• **STORED ROWS**:
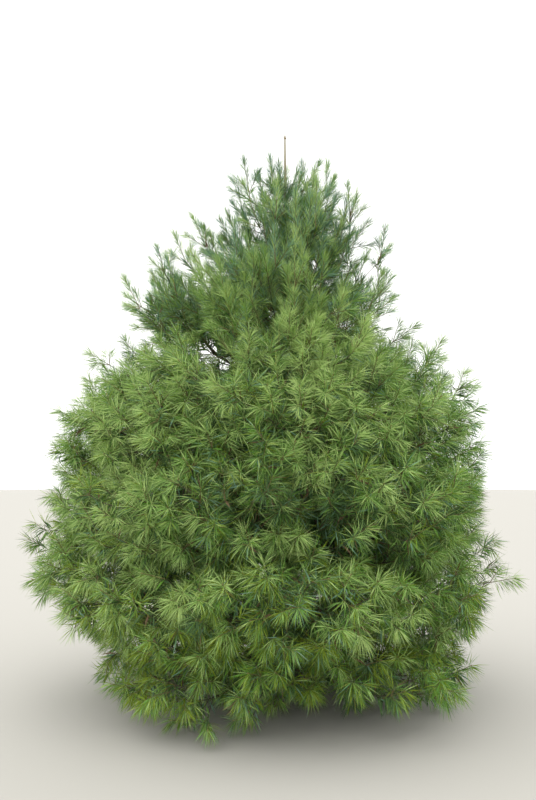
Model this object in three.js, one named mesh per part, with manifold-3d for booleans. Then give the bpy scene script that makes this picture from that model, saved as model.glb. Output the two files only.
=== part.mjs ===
// A young pine tree, about four metres tall, rooted in level ground. Millimetres, +Z up.
// The origin is the middle of the flat cut under the trunk. -Y is the front, and +X is to the right.
// Whorls of boughs leave the trunk one above the other, and each bough carries one mass of needles.
import * as THREE from 'three';
import { mergeVertices } from 'three/addons/utils/BufferGeometryUtils.js';
import Module from 'manifold-3d';

const wasm = await Module();
wasm.setup();

// Trunk: it tapers from a flared foot to the tip of the leading shoot, and leans a little to the left.
const TREE_HEIGHT = 4160;
const STEM_RADIUS = 42;
const TIP_RADIUS = 5;
const STEM_TAPER = 0.9;
const FLARE_RADIUS = 24;
const FLARE_HEIGHT = 90;
const ROOT_LOBES = 5;
const ROOT_LOBE_SHARE = 0.16;
const LEAN_AT_TIP = -50;
const SWAY = 9;
const TRUNK_SIDES = 15;
const TRUNK_RINGS = 16;

// Boughs
const BOUGH_SIDES = 7;
const BOUGH_STEPS = 4;
const BOUGH_SAG = 28;
const BOUGH_TAPER = 0.35;
const BOUGH_END_GAP = 0.9;

// Masses of needles
const MASS_ROUND_STEPS = 13;
const MASS_LONG_STEPS = 8;
const MASS_FULLNESS = 3.5;
const DENT_SHARE = 0.13;
const END_DENT_SHARE = 0.09;
const GAP_BETWEEN_MASSES = 12;
const GROUND_CLEARANCE = 35;
const SEAT_GAP = 0.4;

// Whorls from the ground up. whorl is the height where the boughs leave the trunk, and tip the height of
// the middle of the foliage at its furthest reach. The reaches are from the trunk's line to the
// furthest needles, deep is how far the foliage may go up or down from its middle, and bare the length
// of bough that shows. spread is the share of the free room sideways that the masses fill.
const WHORLS = [
  {
    name: 'skirt', whorl: 290, tip: 330, curve: 1.0, bare: 400, radius: 15, deep: 330, spread: 0.96,
    left: 1630, right: 1540, front: 1500, back: 1560,
    headings: [-126, -50, 20, 92, 164],
  },
  {
    name: 'lower', whorl: 560, tip: 900, curve: 1.1, bare: 480, radius: 17, deep: 320, spread: 0.97,
    left: 1950, right: 1600, front: 1640, back: 1720,
    headings: [-91, -18, 52, 124, 196],
  },
  {
    name: 'middle', whorl: 900, tip: 1500, curve: 1.15, bare: 440, radius: 17, deep: 330, spread: 0.97,
    left: 1850, right: 1640, front: 1530, back: 1620,
    headings: [-130, -52, 18, 88, 158],
  },
  {
    name: 'shoulder', whorl: 1290, tip: 2060, curve: 1.2, bare: 370, radius: 15, deep: 330, spread: 0.96,
    left: 1760, right: 1450, front: 1330, back: 1480,
    headings: [-96, -24, 48, 118, 190],
  },
  {
    name: 'upper', whorl: 1720, tip: 2490, curve: 1.25, bare: 290, radius: 13, deep: 310, spread: 0.9,
    left: 1530, right: 1190, front: 1060, back: 1180,
    headings: [-82, 4, 96, 186],
  },
  {
    name: 'high', whorl: 2210, tip: 3010, curve: 1.3, bare: 190, radius: 11, deep: 640, spread: 0.88,
    left: 1350, right: 790, front: 760, back: 840,
    headings: [-104, -12, 78, 172],
  },
  {
    name: 'top', whorl: 2930, tip: 3470, curve: 1.2, bare: 0, radius: 0, deep: 260, spread: 0.95,
    left: 720, right: 640, front: 540, back: 540,
    headings: [-60, 60, 180],
  },
];

// The foliage at the top of the crown ends at a roof that falls away from the leading shoot.
const ROOF_HEIGHT = 4040;
const ROOF_FALL = 0.72;

const DIRECTIONS = ['right', 'back_right', 'back', 'back_left', 'left', 'front_left', 'front', 'front_right'];

const bark = new THREE.MeshStandardMaterial({ color: 0x4a4038, roughness: 0.9, metalness: 0 });
const youngBark = new THREE.MeshStandardMaterial({ color: 0x5a4c3c, roughness: 0.85, metalness: 0 });
const needles = new THREE.MeshStandardMaterial({ color: 0x5e7d3c, roughness: 0.75, metalness: 0 });

const radians = THREE.MathUtils.degToRad;

// Centre line of the trunk at a height.
function trunkCentre(height) {
  const share = height / TREE_HEIGHT;
  const x = LEAN_AT_TIP * share ** 1.4 + SWAY * Math.sin(2 * Math.PI * share);
  const y = SWAY * Math.sin(3 * Math.PI * share);
  return new THREE.Vector3(x, y, height);
}

function trunkRadius(height, angle) {
  const stem = TIP_RADIUS + (STEM_RADIUS - TIP_RADIUS) * (1 - height / TREE_HEIGHT) ** STEM_TAPER;
  const flare = Math.exp(-height / FLARE_HEIGHT);
  const lobes = 1 + ROOT_LOBE_SHARE * flare * Math.cos(ROOT_LOBES * angle);
  return (stem + FLARE_RADIUS * flare) * lobes;
}

// A closed cylinder with every point put in place by its angle, its share of the length and of the radius.
function warpedCylinder(sides, rings, place) {
  const geometry = new THREE.CylinderGeometry(1, 1, 1, sides, rings);
  const position = geometry.getAttribute('position');
  for (let i = 0; i < position.count; i++) {
    const x = position.getX(i);
    const z = position.getZ(i);
    const across = Math.min(1, Math.hypot(x, z));
    const point = place(Math.atan2(-z, x), position.getY(i) + 0.5, across);
    position.setXYZ(i, point.x, point.y, point.z);
  }
  return geometry;
}

// Rings lie closer together in the flare at the foot. growth makes a sleeve round the trunk.
function trunkGeometry(growth) {
  return warpedCylinder(TRUNK_SIDES, TRUNK_RINGS, (angle, share, across) => {
    const height = TREE_HEIGHT * share ** 1.5;
    const reach = across * (trunkRadius(height, angle) + growth);
    const overrun = share === 0 ? -growth : share === 1 ? growth : 0;
    const offset = new THREE.Vector3(reach * Math.cos(angle), reach * Math.sin(angle), overrun);
    return trunkCentre(height).add(offset);
  });
}

// Reach of a whorl in a heading, blended from its four named reaches.
function reachAt(whorl, angle) {
  const acrossShare = Math.cos(angle);
  const alongShare = Math.sin(angle);
  const side = acrossShare > 0 ? whorl.right : whorl.left;
  const depth = alongShare > 0 ? whorl.back : whorl.front;
  return side * acrossShare ** 2 + depth * alongShare ** 2;
}

// Height of the middle of a whorl's foliage at a distance from the trunk's line.
function middleHeight(whorl, distance, angle) {
  const share = distance / reachAt(whorl, angle);
  return whorl.whorl + (whorl.tip - whorl.whorl) * share ** whorl.curve;
}

// How far the foliage of a whorl goes up from its middle: at most to the roof, or halfway to the next whorl.
function headroom(index, distance, angle) {
  const whorl = WHORLS[index];
  const own = middleHeight(whorl, distance, angle);
  const roof = Math.max(0, ROOF_HEIGHT - ROOF_FALL * distance - own);
  const above = WHORLS[index + 1];
  if (!above) return roof;
  const gap = (middleHeight(above, distance, angle) - own) / 2 - GAP_BETWEEN_MASSES;
  return Math.min(whorl.deep, gap, roof);
}

// The same downwards, where the lowest whorl ends above the ground.
function footroom(index, distance, angle) {
  const whorl = WHORLS[index];
  const own = middleHeight(whorl, distance, angle);
  const below = WHORLS[index - 1];
  const gap = below
    ? (own - middleHeight(below, distance, angle)) / 2 - GAP_BETWEEN_MASSES
    : own - GROUND_CLEARANCE;
  return Math.min(whorl.deep, gap);
}

// 0 where the foliage is full and 1 where it is dented most, in a pattern of its own for each seed.
function dent(a, b, c, seed) {
  const waves =
    Math.sin(4.3 * b + 2.1 * c + seed) +
    Math.sin(3.7 * c - 2.9 * a + 1.7 * seed) +
    Math.sin(5.1 * a + 3.3 * b + 2.3 * seed);
  return (waves + 3) / 6;
}

// Distance from the trunk's line at a share a of a mass, from -1 at its inner to 1 at its outer end.
function distanceAt(whorl, a, angle) {
  const reach = reachAt(whorl, angle);
  return (reach + whorl.bare + a * (reach - whorl.bare)) / 2;
}

// One mass of needles: a rounded, dented block that fills its own share of the whorl.
// a runs outwards, b sideways and c upwards, each from -1 to 1. The inner end has no dent, for the bough.
function massGeometry(index, heading, halfWidth, seed) {
  const whorl = WHORLS[index];
  const geometry = new THREE.SphereGeometry(1, MASS_ROUND_STEPS, MASS_LONG_STEPS);
  const position = geometry.getAttribute('position');
  for (let i = 0; i < position.count; i++) {
    const unit = [position.getY(i), -position.getX(i), position.getZ(i)];
    const sum = unit.reduce((total, u) => total + Math.abs(u) ** MASS_FULLNESS, 0);
    const fullness = 1 / sum ** (1 / MASS_FULLNESS);
    const dented = dent(...unit, seed);
    const a = unit[0] * fullness * (1 - (unit[0] > 0 ? END_DENT_SHARE * dented : 0));
    const b = unit[1] * fullness * (1 - DENT_SHARE * dented);
    const c = unit[2] * fullness * (1 - DENT_SHARE * dented);
    const angle = heading + halfWidth * b;
    const distance = distanceAt(whorl, a, angle);
    const room = c > 0 ? headroom(index, distance, angle) : footroom(index, distance, angle);
    const height = middleHeight(whorl, distance, angle) + c * room;
    const centre = trunkCentre(height);
    const x = centre.x + distance * Math.cos(angle);
    const y = centre.y + distance * Math.sin(angle);
    position.setXYZ(i, x, y, height);
  }
  return geometry;
}

// One bough: a tapering limb from inside the trunk to the inner end of its mass of needles.
function boughGeometry(whorl, heading) {
  const length = whorl.bare - BOUGH_END_GAP;
  return warpedCylinder(BOUGH_SIDES, BOUGH_STEPS, (angle, share, across) => {
    const distance = length * share;
    const sag = BOUGH_SAG * Math.sin(Math.PI * share);
    const height = middleHeight(whorl, distance, heading) - sag;
    const centre = trunkCentre(height);
    const reach = across * whorl.radius * (1 - BOUGH_TAPER * share);
    const sideways = reach * Math.cos(angle);
    return new THREE.Vector3(
      centre.x + distance * Math.cos(heading) - sideways * Math.sin(heading),
      centre.y + distance * Math.sin(heading) + sideways * Math.cos(heading),
      height + reach * Math.sin(angle),
    );
  });
}

function toSolid(geometry) {
  geometry.deleteAttribute('normal');
  geometry.deleteAttribute('uv');
  const merged = mergeVertices(geometry, 1e-3);
  const mesh = new wasm.Mesh({
    numProp: 3,
    vertProperties: merged.getAttribute('position').array,
    triVerts: new Uint32Array(merged.index.array),
  });
  return new wasm.Manifold(mesh);
}

function toMesh(solid, name, material) {
  const made = solid.getMesh();
  const geometry = new THREE.BufferGeometry();
  geometry.setAttribute('position', new THREE.BufferAttribute(made.vertProperties, 3));
  geometry.setIndex(new THREE.BufferAttribute(made.triVerts, 1));
  geometry.computeVertexNormals();
  const mesh = new THREE.Mesh(geometry, material);
  mesh.name = name;
  return mesh;
}

// The largest piece is kept where the trunk's sleeve cuts a solid in two.
function largestPiece(solid) {
  return solid.decompose().sort((one, other) => other.volume() - one.volume())[0];
}

function directionName(degrees) {
  const turn = ((degrees % 360) + 360) % 360;
  return DIRECTIONS[Math.round(turn / 45) % DIRECTIONS.length];
}

// Each mass takes the share of the whorl between the headings halfway to its neighbours.
function shareOfWhorl(headings, place) {
  const count = headings.length;
  const own = headings[place];
  const before = place ? headings[place - 1] : headings[count - 1] - 360;
  const after = place < count - 1 ? headings[place + 1] : headings[0] + 360;
  const low = (own + before) / 2;
  const high = (own + after) / 2;
  return { heading: radians((low + high) / 2), halfWidth: radians((high - low) / 2) };
}

const tree = new THREE.Group();
tree.add(toMesh(toSolid(trunkGeometry(0)), 'trunk', bark));
const sleeve = toSolid(trunkGeometry(SEAT_GAP));

WHORLS.forEach((whorl, index) => {
  whorl.headings.forEach((degrees, place) => {
    const { heading, halfWidth } = shareOfWhorl(whorl.headings, place);
    const seed = 1.9 * index + 2.7 * place;
    const name = `${whorl.name}_${directionName(degrees)}`;
    const mass = toSolid(massGeometry(index, heading, whorl.spread * halfWidth, seed));
    tree.add(toMesh(largestPiece(mass.subtract(sleeve)), `foliage_${name}`, needles));
    if (whorl.bare > 0) {
      const bough = toSolid(boughGeometry(whorl, heading));
      tree.add(toMesh(largestPiece(bough.subtract(sleeve)), `bough_${name}`, youngBark));
    }
  });
});

export default tree;
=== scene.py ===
"""Looks for a young pine tree: bark, boughs, twigs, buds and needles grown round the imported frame.

Metres, +Z up. The origin is the middle of the flat cut under the trunk, and -Y is the front.
"""

import math
from collections import namedtuple

import bpy
import numpy as np
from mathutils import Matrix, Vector
from mathutils.bvhtree import BVHTree


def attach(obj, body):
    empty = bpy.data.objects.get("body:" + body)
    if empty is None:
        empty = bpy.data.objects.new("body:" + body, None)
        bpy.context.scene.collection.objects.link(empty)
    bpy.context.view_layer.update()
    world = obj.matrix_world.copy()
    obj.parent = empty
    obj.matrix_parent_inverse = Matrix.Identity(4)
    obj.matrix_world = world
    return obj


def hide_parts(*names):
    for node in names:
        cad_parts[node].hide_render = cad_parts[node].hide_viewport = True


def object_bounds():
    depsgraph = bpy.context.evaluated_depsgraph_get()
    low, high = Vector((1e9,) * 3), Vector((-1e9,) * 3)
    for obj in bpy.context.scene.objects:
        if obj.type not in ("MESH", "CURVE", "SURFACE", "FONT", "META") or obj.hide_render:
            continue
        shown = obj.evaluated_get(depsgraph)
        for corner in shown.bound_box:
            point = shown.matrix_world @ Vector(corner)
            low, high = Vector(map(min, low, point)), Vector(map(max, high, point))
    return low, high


bl_info = {
    "name": "Young pine tree",
    "version": (1, 0, 0),
    "blender": (4, 5, 0),
    "location": "View3D > Sidebar > Pine",
    "description": "Grows the boughs, twigs and needles of a young pine tree",
    "category": "Add Mesh",
}

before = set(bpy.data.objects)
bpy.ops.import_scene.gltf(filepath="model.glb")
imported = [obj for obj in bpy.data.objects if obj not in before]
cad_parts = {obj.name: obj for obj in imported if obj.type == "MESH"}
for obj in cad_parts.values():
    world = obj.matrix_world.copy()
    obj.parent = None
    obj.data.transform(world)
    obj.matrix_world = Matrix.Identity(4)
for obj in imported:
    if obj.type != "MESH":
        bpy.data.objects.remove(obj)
frame_low, frame_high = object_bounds()

FOLIAGE = [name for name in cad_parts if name.startswith("foliage_")]
BOUGHS = [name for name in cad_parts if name.startswith("bough_")]

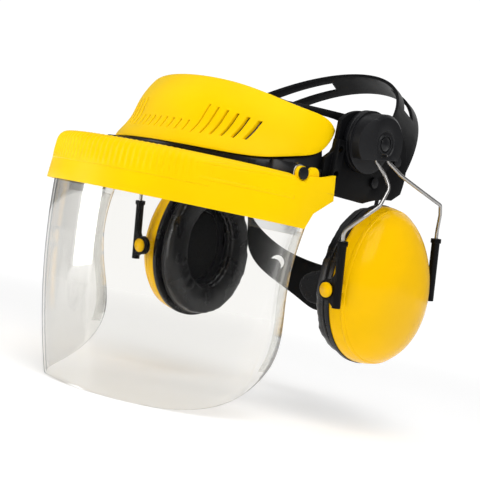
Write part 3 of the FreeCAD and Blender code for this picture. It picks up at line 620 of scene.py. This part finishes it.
def ring_bead(name, key, side, surface, centre, x, half_width, rise, sunk, rows, inwards):
    """Rounded bead in a plane of constant x round a muff, on walls met by rays to or from its centre.

    Rise is the bead's height in mm at its borders, and what its middle adds.
    """
    columns = 7
    start, way = (OUTSIDE_MUFF, -1) if inwards else (0.0, 1)
    rays = []
    for i in range(rows):
        a = 2 * math.pi * i / rows
        outwards = Vector((0, math.sin(a), math.cos(a)))
        row = []
        for j in range(columns):
            away = x + SIDES[side] * half_width * (2 * j / (columns - 1) - 1)
            row.append((Vector((away, centre.y, centre.z)) + outwards * start, outwards * way))
        rays.append(row)

    def height(i, j):
        return (rise[0] + rise[1] * math.sin(math.pi * j / (columns - 1))) * MM

    raised(name, key, "muff_" + side, rays, surface, height, sunk, ring=True)


def cup_beads():
    """Moulded step round each cup, a little outboard of the studs."""
    step_out = 9.4 * MM
    for side, sign in SIDES.items():
        low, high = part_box("cup_shell_" + side)
        rim = min(abs(low.x), abs(high.x))
        ring_bead("cup_bead_" + side, "cup", side, surface_of(nodes["cup_shell_" + side]), (low + high) / 2,
                  sign * (rim + step_out), 1.3 * MM, (0.04, 0.3), 0.15 * MM, rows=180, inwards=True)


# ------------------------------------------------------------------ floor, light and camera

# soft boxes: azimuth, elevation (degrees), distance, width and height (shares of the size), watts
LAMPS = {
    "key": (58, 42, 2.4, 1.5, 2.0, 5.2),
    "fill": (-60, 35, 2.6, 1.6, 2.0, 0.4),
    "sheet": (-33, -3, 1.05, 0.36, 1.1, 0.78),
    "top": (30, 80, 2.6, 2.0, 2.6, 3.6),
    "back": (190, 35, 2.8, 1.6, 2.0, 1.1),
}
WORLD_LIGHT = 0.24
WORLD_SEEN = 1.05
FLOOR_LIFT = 0.34


def studio():
    """Pale floor, white surroundings that light little, and soft boxes."""
    low, high = cad_box
    size = (high - low).length
    centre = (low + high) / 2
    mesh = bpy.data.meshes.new("floor")
    half = size * 8
    corners = [(x * half, y * half, low.z) for x, y in ((-1, -1), (1, -1), (1, 1), (-1, 1))]
    mesh.from_pydata(corners, [], [(0, 1, 2, 3)])
    floor = bpy.data.objects.new("floor", mesh)
    bpy.context.scene.collection.objects.link(floor)
    floor.data.materials.append(floor_material(centre, size))
    world = bpy.data.worlds.new("studio")
    bpy.context.scene.world = world
    world.use_nodes = True
    tree = world.node_tree
    tree.nodes.clear()
    seen = tree.nodes.new("ShaderNodeLightPath")
    back = tree.nodes.new("ShaderNodeBackground")
    back.inputs["Color"].default_value = (1, 1, 1, 1)
    level = tree.nodes.new("ShaderNodeMapRange")
    level.inputs[3].default_value = WORLD_LIGHT
    level.inputs[4].default_value = WORLD_SEEN
    tree.links.new(seen.outputs["Is Camera Ray"], level.inputs[0])
    tree.links.new(level.outputs[0], back.inputs["Strength"])
    output = tree.nodes.new("ShaderNodeOutputWorld")
    tree.links.new(back.outputs[0], output.inputs["Surface"])
    for name in LAMPS:
        lamp(name, centre, size)


def floor_material(centre, size):
    """Pale matte floor that fades into the white surroundings, and is see-through from below."""
    g = Graph("pale_floor")
    place = g.place()
    away = g.add("VectorMath", out="Value", options={"operation": "DISTANCE"}, n0=place,
                 n1=(centre.x, centre.y, cad_box[0].z))
    fade = g.ramp(away, size * 0.7, size * 2.2)
    speck = g.ramp(g.noise(place, 300, 3), 0.3, 0.7, 0.88, 0.92)
    matte = g.add("BsdfDiffuse", Color=g.add("CombineColor", n0=speck, n1=speck, n2=speck))
    lift = g.add("AddShader", n0=matte, n1=g.add("Emission", Color=(1, 1, 1, 1), Strength=FLOOR_LIFT))
    glow = g.add("Emission", Color=(1, 1, 1, 1), Strength=WORLD_SEEN)
    top = g.add("MixShader", n0=fade, n1=lift, n2=glow)
    below = g.add("NewGeometry", out="Backfacing")
    return g.finish(g.add("MixShader", n0=below, n1=top, n2=g.add("BsdfTransparent")))


def lamp(name, centre, size):
    """Soft box facing the object; azimuth 0 is in front of it and 90 at its left."""
    azimuth, elevation, distance, width, height, power = LAMPS[name]
    a, e = math.radians(azimuth), math.radians(elevation)
    away = Vector((math.sin(a) * math.cos(e), -math.cos(a) * math.cos(e), math.sin(e)))
    data = bpy.data.lights.new(name, "AREA")
    data.energy = power
    data.shape = "RECTANGLE"
    data.size = size * width
    data.size_y = size * height
    light = bpy.data.objects.new(name, data)
    light.location = centre + away * (size * distance)
    light.rotation_mode = "QUATERNION"
    light.rotation_quaternion = (-away).to_track_quat("-Z", "Y")
    bpy.context.scene.collection.objects.link(light)


def camera():
    """Long lens at the object's left front, level with it and rolled so that the visor leans back."""
    azimuth, elevation, roll = (math.radians(a) for a in (44.41, 0.41, 11.81))
    back = Vector((math.sin(azimuth) * math.cos(elevation), -math.cos(azimuth) * math.cos(elevation),
                   math.sin(elevation)))
    right = Vector((math.cos(azimuth), math.sin(azimuth), 0))
    up = back.cross(right)
    rolled_right = right * math.cos(roll) + up * math.sin(roll)
    rolled_up = up * math.cos(roll) - right * math.sin(roll)
    data = bpy.data.cameras.new("camera")
    data.lens = 99.4
    data.sensor_width = 36
    data.clip_start = 0.01
    eye = bpy.data.objects.new("camera", data)
    eye.rotation_mode = "QUATERNION"
    eye.rotation_quaternion = Matrix((rolled_right, rolled_up, back)).transposed().to_quaternion()
    eye.location = (0.5882, -0.6008, -0.0661)
    bpy.context.scene.collection.objects.link(eye)
    bpy.context.scene.camera = eye
    bpy.context.scene.view_settings.view_transform = "Standard"


dress_cad_nodes()
frame_ribs()
frame_beads()
screen_edges()
cup_beads()
soft_parts()
studio()
camera()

• **TASK DETAILS**: Everything from the first line through the line containing "const SEAT_GAP = 0.4;" should be quoted exactly, and nothing beyond it.

• **WRITTEN ANSWER**:
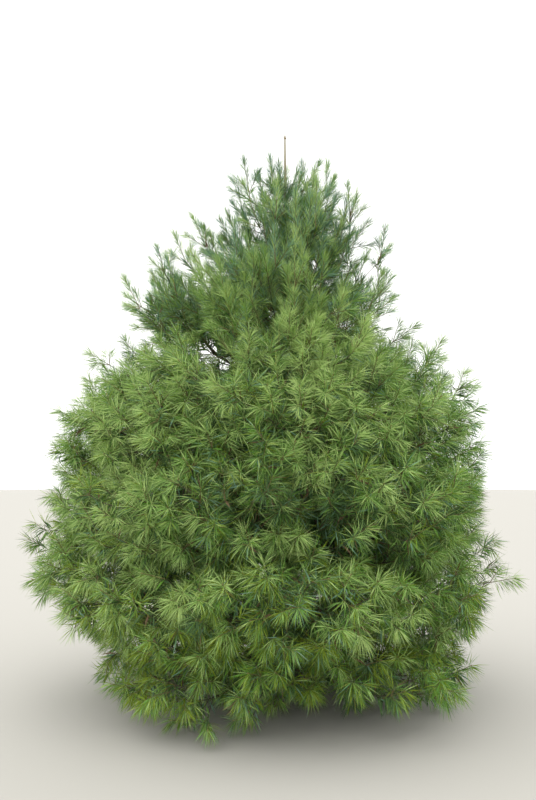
Model this object in three.js, one named mesh per part, with manifold-3d for booleans. Then give the bpy scene script that makes this picture from that model, saved as model.glb. Output the two files only.
=== part.mjs ===
// A young pine tree, about four metres tall, rooted in level ground. Millimetres, +Z up.
// The origin is the middle of the flat cut under the trunk. -Y is the front, and +X is to the right.
// Whorls of boughs leave the trunk one above the other, and each bough carries one mass of needles.
import * as THREE from 'three';
import { mergeVertices } from 'three/addons/utils/BufferGeometryUtils.js';
import Module from 'manifold-3d';

const wasm = await Module();
wasm.setup();

// Trunk: it tapers from a flared foot to the tip of the leading shoot, and leans a little to the left.
const TREE_HEIGHT = 4160;
const STEM_RADIUS = 42;
const TIP_RADIUS = 5;
const STEM_TAPER = 0.9;
const FLARE_RADIUS = 24;
const FLARE_HEIGHT = 90;
const ROOT_LOBES = 5;
const ROOT_LOBE_SHARE = 0.16;
const LEAN_AT_TIP = -50;
const SWAY = 9;
const TRUNK_SIDES = 15;
const TRUNK_RINGS = 16;

// Boughs
const BOUGH_SIDES = 7;
const BOUGH_STEPS = 4;
const BOUGH_SAG = 28;
const BOUGH_TAPER = 0.35;
const BOUGH_END_GAP = 0.9;

// Masses of needles
const MASS_ROUND_STEPS = 13;
const MASS_LONG_STEPS = 8;
const MASS_FULLNESS = 3.5;
const DENT_SHARE = 0.13;
const END_DENT_SHARE = 0.09;
const GAP_BETWEEN_MASSES = 12;
const GROUND_CLEARANCE = 35;
const SEAT_GAP = 0.4;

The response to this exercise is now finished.